Quando alguém se apaixona por outra pessoa, nas minhas relações, falamos com as pessoas com quem já temos uma relação para contar que está a existir uma proximidade, que estão a surgir sentimentos. Também falo com a pessoa por quem estou a sentir esses sentimentos sobre as pessoas com quem estou. Tento (como já disse numa outra pergunta) que se conheçam e partilhem algum tempo juntxs. Quando dou início a uma relação as pessoas com quem já estava são sempre as primeiras a saber do momento em que se pediu em namoro. Partilhamos esses momentos por sentir que são importantes num todo. O meu sentimento não muda em nada pelas pessoas com quem estava. São relações distintas. O amor que sinto por pessoa X não influência o amor que sinto por pessoa Y. Nunca senti que um amor retirasse outro ou o fizesse enfraquecer.  
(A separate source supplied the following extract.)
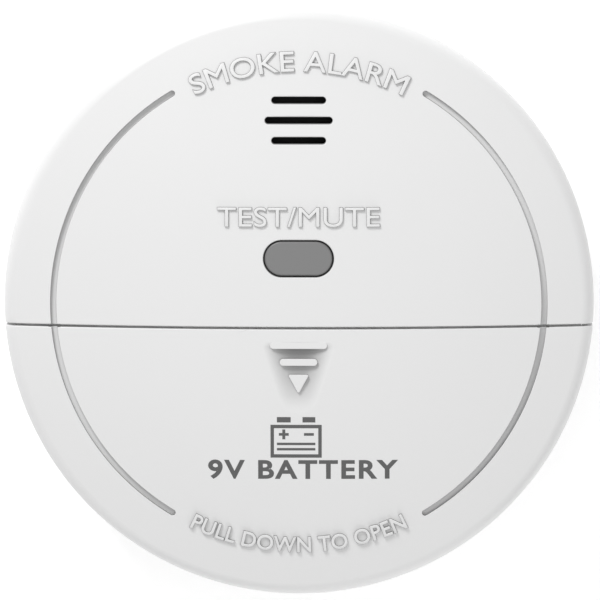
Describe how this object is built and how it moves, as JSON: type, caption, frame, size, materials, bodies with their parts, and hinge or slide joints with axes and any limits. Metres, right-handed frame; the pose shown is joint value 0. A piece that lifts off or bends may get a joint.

Relativamente aos ciúmes, os ciúmes existem. É um mito que não se sente ciúmes (não anulando as pessoas que não o sentem de facto, porque acontece). Os ciúmes existem e é importante para quem inicia uma relação arranjar algum tempo para demonstrar a todas as partes que se está disponível. É uma ginástica de tempo - não podemos iniciar uma relação nova e simplesmente ignorar a/as pessoas com quem já existia esse compromisso. Às vezes esses erros acontecem sem nos apercebermos e com algum tempo começamos a aprender a gerir as coisas de forma que todas as pessoas se sintam bem. Existem pessoas que precisam de mais ou menos atenção - existem outras pessoas que precisam de mais ou menos presença física. Existem pessoas que gostam muito de ir ao cinema – existem pessoas que gostam mais de ir passear para a praia. Não podemos pegar no que fazemos com pessoa X e fazer disso regra para todas as relações. Com cada pessoa existe uma conversa sobre o que faz mais ou menos falta. Ninguém é perfeito, vão existir momentos se calhar vamos fazer asneiras porque presumimos que é o mais correcto. A ideia é: não se deve presumir – perguntamos. Ouvimos. Pegamos nisso e tentamos arranjar a melhor forma para gerir as inseguranças que chegam, o tempo que parece escasso, a falta do cinema e a falta da praia.  


Acontece também acharmos que não vamos ter ciúmes, damos inicio a uma relação poliamorosa e andamos a rastejar. A culpa é minha; Porque é que me meti nisto? Agora como é que vou fingir que estou bem? - A culpa não é tua. Não tens que fingir que estás bem. A internet tem vários artigos maravilhosos que explicam que o ciúme existe. Pega num papel e escreve - ciúme - à volta dele escreves tudo o que ele te traz. Porque é que ele existe. Quando é que existe em mais força. Lê tudo. Lida com ele. Deixa o ciúme existir. Olha tanto para ele que ele comece a perder a força. Olha para o que o traz; o que o alimenta. A culpa não é tua. Não tens que fingir que não o sentes. Grita com ele. Discute com o papel; com o ciúme. Bate no papel com uma almofada. Canta-lhe a música que cantas pior. Mas deixa que ele exista. Depois respira fundo – fala com ele, fala contigo, fala com os teus amores. Sê honestx. Vão surgir várias formas de o trabalhar se o tornares real e não o tentares esconder.